In response to The Daily Post’s writing prompt: “Fright Night.” What’s the thing you’re most scared to do? What would it take to get you to do it?


Although it feels to me that my main fear is fear of death,
I think what I really fear is the loss of breath.
For when I have night panics that drive me bolt upright,
it isn’t so much fear of darkness brought on by the night,
as it is my fear of something  cutting off my air.
It  is thoughts of smothering that I cannot bear.

The very thing that makes me fight the snorkel mask and rise
above alluring water worlds for a view of skies
(and all the breaths they bring with them–breaths more easily won
when not underwater, but out here in the sun)
is what causes fear of death––that last futile grasp
to hold on to all of life with one final gasp.

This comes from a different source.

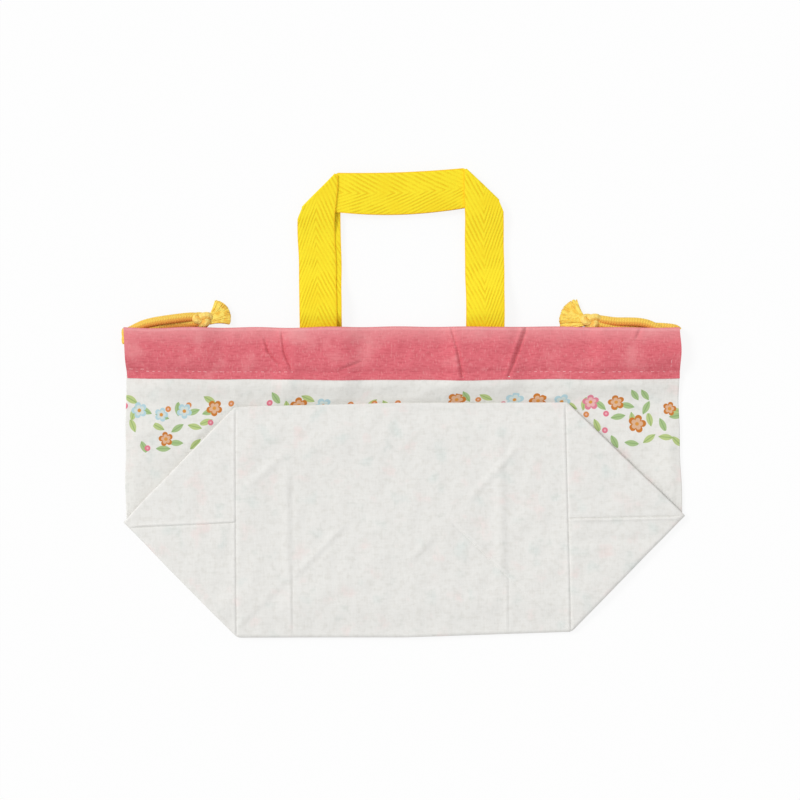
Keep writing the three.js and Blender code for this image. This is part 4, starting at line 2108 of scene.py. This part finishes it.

Life is so incredible, I don’t want it to end;
for I have no idea at all what’s waiting round the bend.
At times a flash of memory reveals a bygone life
filled with superstition, violence and strife.
If that is what’s in front of me in a new incarnation,
I’d like to miss out on that life and take a small vacation

from all the karma has in store if my next life is worse,
with no time for leisure––no time for blogs or verse––
then oblivion may not be the worst thing that could be.
Perhaps then I could just accept that there will be no me.
Give in to fate and realize I’m just a part of all.
that recycles and recycles–guided by death’s call.

4 thoughts on “Breath

  1. Tamara Alaine Mitchell

    I’ve had 2 panic attacks in my life. One was when I was scuba diving in the Monterey Bay. It was exactly what you described…the fear that the equipment would fail and I would be deep enough that I couldn’t get right back up to the surface. I felt that I couldn’t breathe and that my wetsuit was pressing on my throat and cutting off my breathing. It was terrifying and I never dove again. Upon reaching the surface, the feeling did not go away even after having unzipped the wetsuit and there was nothing physically around my neck at all. I have in mind how I think I want to die and it will be much more peaceful than drowning at sea….just drift from one world to another on a new adventure. Unlikely to happen that way, but I do understand your terror. It’s not death itself I fear. It is the fear of what those last moments will be like.

    Liked by 1 person

    1. lifelessons Post author

      Yes..It is not that I can’t breathe when i have these attacks. It is that I soon won’t be able to breathe. I need a fan or open air and often open the door or go outside. I haven’t had one in awhile, but I fear suffocation more than almost anything.